The Social Security Administration (SSA) is demanding the return of overpaid Supplemental Security Income (SSI) benefits meant for the disabled and low-income individuals. Notably, a significant number of Korean American seniors are among the recipients of these SSI benefits.
ABC News reported that “Social Security is overpaying billions to people and then demanding the money back.” While the SSA has not disclosed specific figures, officials estimate that millions are affected.
The Korean American community has voiced its concerns since some of its members have received these notices.
The SSA attributes these overpayments to beneficiaries’ additional income or concealed assets, like life insurance policies. However, many recipients counter this by claiming that the SSA’s system errors led to the overpayments and they are financially incapable of returning the funds. A paramount concern is that the majority of those who received these notices are disabled or low-income individuals, for whom any immediate deduction in their monthly benefits would be detrimental.
To qualify for federal disability benefits or SSI, an individual must not have been employed in the preceding year or earn more than $1,913 monthly. Additionally, they should possess less than $2,000 in liquid assets ($3,000 for couples). Applications are ineligible if the claimants have other assets, like life insurance policies. However, there have been instances where recipients, unaware of these stipulations, applied for SSI. Later, they realized they surpassed the income or savings limits, necessitating benefit returns.

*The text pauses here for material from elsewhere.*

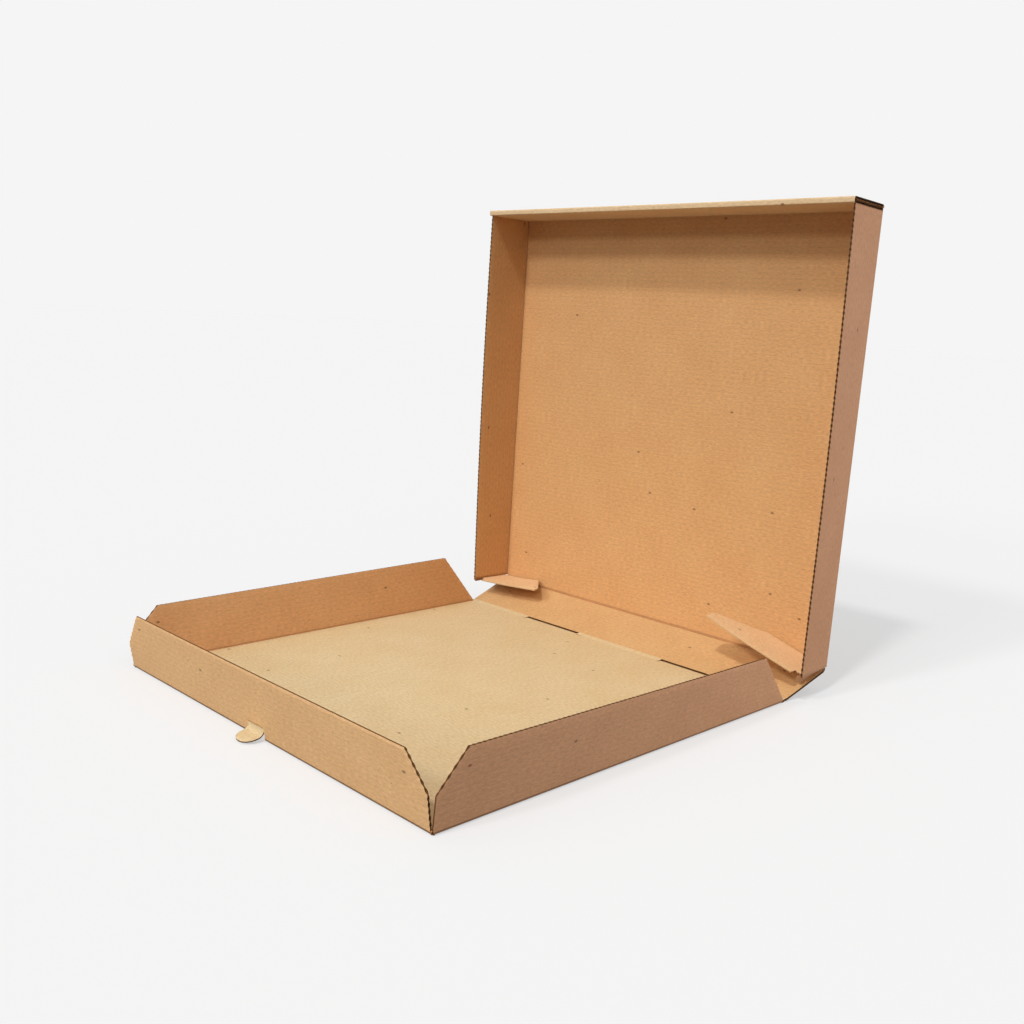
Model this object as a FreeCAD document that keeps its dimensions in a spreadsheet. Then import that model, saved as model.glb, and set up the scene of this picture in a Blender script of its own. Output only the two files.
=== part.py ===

Justina Worrell, 47, is employed part-time as a kitchen assistant at an Ohio-based nursing home. Afflicted with cerebral palsy, an intellectual disability, and a cardiac condition that necessitated an artificial heart valve implant at 20, she received a monthly disability stipend of $1,065. Recently, she was informed of her obligation to repay over $60,000. The SSA identified her part-time employment, where she earned $862 monthly to subsidize her living costs.
A Korean American community representative who assists seniors with Social Security matters commented, “The rules for SSI payments are problematic as they hinge on beneficiary-provided data.” The representative further highlighted instances where Korean Americans had their benefits revoked upon discovery of undisclosed savings or life insurance. “The SSA informs beneficiaries about their monthly entitlement,” the official stated, emphasizing that “if one receives more than the stipulated amount, consulting a social worker is prudent.”
In related news, the SSA has disclosed that SSI overpayments exceeded $265 million in the previous fiscal year.